* Instructions for the task:
Your task is to quote the material that follows, in full and exactly.

* Dataset excerpt:
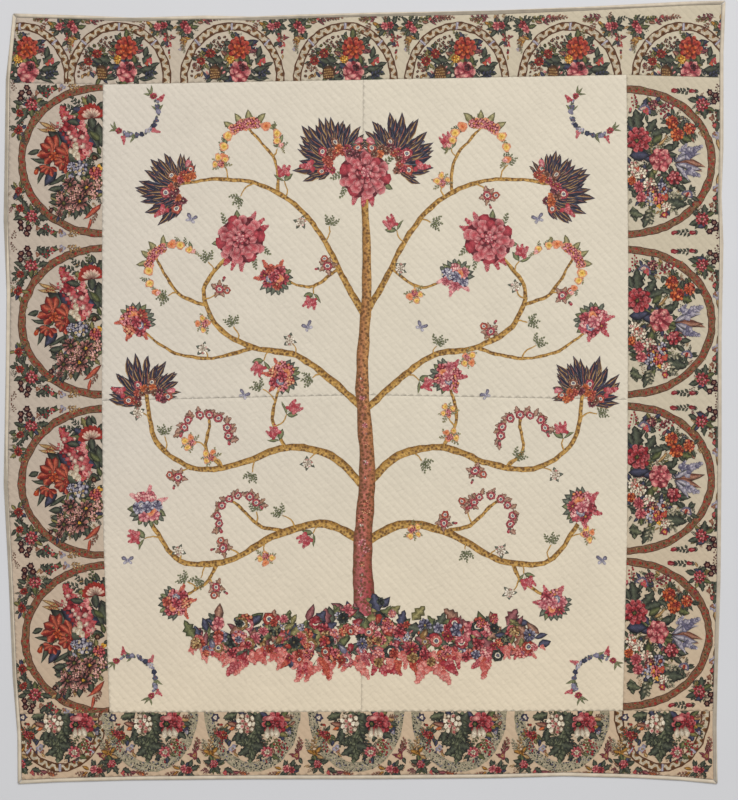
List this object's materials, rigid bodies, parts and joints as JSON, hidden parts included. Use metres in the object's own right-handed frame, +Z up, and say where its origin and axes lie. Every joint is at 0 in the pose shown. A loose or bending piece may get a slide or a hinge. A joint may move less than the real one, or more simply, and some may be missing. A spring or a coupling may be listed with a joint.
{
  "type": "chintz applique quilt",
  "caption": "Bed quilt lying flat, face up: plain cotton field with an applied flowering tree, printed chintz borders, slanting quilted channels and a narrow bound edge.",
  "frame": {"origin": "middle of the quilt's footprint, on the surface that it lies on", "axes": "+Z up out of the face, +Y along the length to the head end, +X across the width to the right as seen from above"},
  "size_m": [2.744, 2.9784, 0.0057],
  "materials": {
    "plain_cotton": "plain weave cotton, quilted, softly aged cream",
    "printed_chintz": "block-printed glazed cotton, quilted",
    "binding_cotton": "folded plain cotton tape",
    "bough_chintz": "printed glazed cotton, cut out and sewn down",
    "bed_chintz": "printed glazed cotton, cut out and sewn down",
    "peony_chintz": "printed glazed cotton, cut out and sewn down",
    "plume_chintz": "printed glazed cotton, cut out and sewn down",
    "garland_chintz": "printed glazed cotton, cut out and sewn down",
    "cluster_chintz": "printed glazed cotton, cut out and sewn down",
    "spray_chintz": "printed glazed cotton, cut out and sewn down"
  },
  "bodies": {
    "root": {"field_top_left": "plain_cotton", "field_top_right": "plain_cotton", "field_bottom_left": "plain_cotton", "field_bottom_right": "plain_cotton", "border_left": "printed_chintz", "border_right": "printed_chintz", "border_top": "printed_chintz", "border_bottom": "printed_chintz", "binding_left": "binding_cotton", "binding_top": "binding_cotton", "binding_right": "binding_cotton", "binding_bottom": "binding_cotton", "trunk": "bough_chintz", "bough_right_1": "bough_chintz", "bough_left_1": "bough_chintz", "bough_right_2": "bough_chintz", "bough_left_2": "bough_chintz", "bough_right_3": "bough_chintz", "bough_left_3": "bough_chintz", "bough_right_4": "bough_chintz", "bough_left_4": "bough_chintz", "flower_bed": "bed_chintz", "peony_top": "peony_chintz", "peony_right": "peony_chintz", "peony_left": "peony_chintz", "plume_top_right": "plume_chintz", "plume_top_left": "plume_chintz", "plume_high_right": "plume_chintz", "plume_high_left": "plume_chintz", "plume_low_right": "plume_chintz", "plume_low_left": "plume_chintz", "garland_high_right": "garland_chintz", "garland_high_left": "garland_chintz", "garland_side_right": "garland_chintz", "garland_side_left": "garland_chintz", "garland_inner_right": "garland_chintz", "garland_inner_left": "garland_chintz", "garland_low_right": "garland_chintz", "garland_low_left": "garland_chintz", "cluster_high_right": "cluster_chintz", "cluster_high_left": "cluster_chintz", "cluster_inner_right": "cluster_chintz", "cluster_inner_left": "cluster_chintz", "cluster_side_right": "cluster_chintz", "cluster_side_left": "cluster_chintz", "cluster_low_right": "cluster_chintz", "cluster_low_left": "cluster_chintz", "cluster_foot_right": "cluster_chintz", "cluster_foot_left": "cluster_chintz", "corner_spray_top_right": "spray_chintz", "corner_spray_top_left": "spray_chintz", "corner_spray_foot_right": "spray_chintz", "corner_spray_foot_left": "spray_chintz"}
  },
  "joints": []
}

* Solution to the problem:
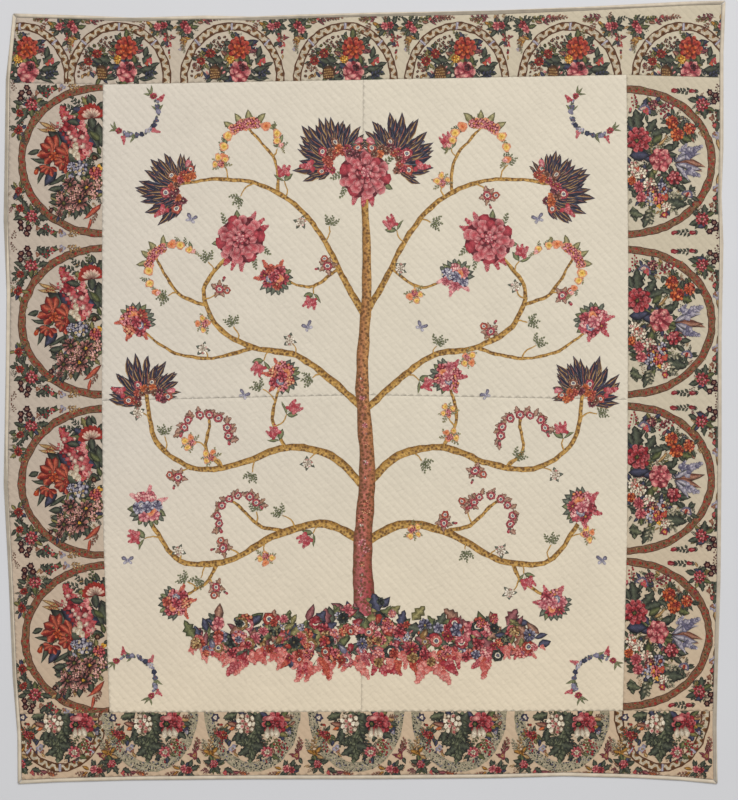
List this object's materials, rigid bodies, parts and joints as JSON, hidden parts included. Use metres in the object's own right-handed frame, +Z up, and say where its origin and axes lie. Every joint is at 0 in the pose shown. A loose or bending piece may get a slide or a hinge. A joint may move less than the real one, or more simply, and some may be missing. A spring or a coupling may be listed with a joint.
{
  "type": "chintz applique quilt",
  "caption": "Bed quilt lying flat, face up: plain cotton field with an applied flowering tree, printed chintz borders, slanting quilted channels and a narrow bound edge.",
  "frame": {"origin": "middle of the quilt's footprint, on the surface that it lies on", "axes": "+Z up out of the face, +Y along the length to the head end, +X across the width to the right as seen from above"},
  "size_m": [2.744, 2.9784, 0.0057],
  "materials": {
    "plain_cotton": "plain weave cotton, quilted, softly aged cream",
    "printed_chintz": "block-printed glazed cotton, quilted",
    "binding_cotton": "folded plain cotton tape",
    "bough_chintz": "printed glazed cotton, cut out and sewn down",
    "bed_chintz": "printed glazed cotton, cut out and sewn down",
    "peony_chintz": "printed glazed cotton, cut out and sewn down",
    "plume_chintz": "printed glazed cotton, cut out and sewn down",
    "garland_chintz": "printed glazed cotton, cut out and sewn down",
    "cluster_chintz": "printed glazed cotton, cut out and sewn down",
    "spray_chintz": "printed glazed cotton, cut out and sewn down"
  },
  "bodies": {
    "root": {"field_top_left": "plain_cotton", "field_top_right": "plain_cotton", "field_bottom_left": "plain_cotton", "field_bottom_right": "plain_cotton", "border_left": "printed_chintz", "border_right": "printed_chintz", "border_top": "printed_chintz", "border_bottom": "printed_chintz", "binding_left": "binding_cotton", "binding_top": "binding_cotton", "binding_right": "binding_cotton", "binding_bottom": "binding_cotton", "trunk": "bough_chintz", "bough_right_1": "bough_chintz", "bough_left_1": "bough_chintz", "bough_right_2": "bough_chintz", "bough_left_2": "bough_chintz", "bough_right_3": "bough_chintz", "bough_left_3": "bough_chintz", "bough_right_4": "bough_chintz", "bough_left_4": "bough_chintz", "flower_bed": "bed_chintz", "peony_top": "peony_chintz", "peony_right": "peony_chintz", "peony_left": "peony_chintz", "plume_top_right": "plume_chintz", "plume_top_left": "plume_chintz", "plume_high_right": "plume_chintz", "plume_high_left": "plume_chintz", "plume_low_right": "plume_chintz", "plume_low_left": "plume_chintz", "garland_high_right": "garland_chintz", "garland_high_left": "garland_chintz", "garland_side_right": "garland_chintz", "garland_side_left": "garland_chintz", "garland_inner_right": "garland_chintz", "garland_inner_left": "garland_chintz", "garland_low_right": "garland_chintz", "garland_low_left": "garland_chintz", "cluster_high_right": "cluster_chintz", "cluster_high_left": "cluster_chintz", "cluster_inner_right": "cluster_chintz", "cluster_inner_left": "cluster_chintz", "cluster_side_right": "cluster_chintz", "cluster_side_left": "cluster_chintz", "cluster_low_right": "cluster_chintz", "cluster_low_left": "cluster_chintz", "cluster_foot_right": "cluster_chintz", "cluster_foot_left": "cluster_chintz", "corner_spray_top_right": "spray_chintz", "corner_spray_top_left": "spray_chintz", "corner_spray_foot_right": "spray_chintz", "corner_spray_foot_left": "spray_chintz"}
  },
  "joints": []
}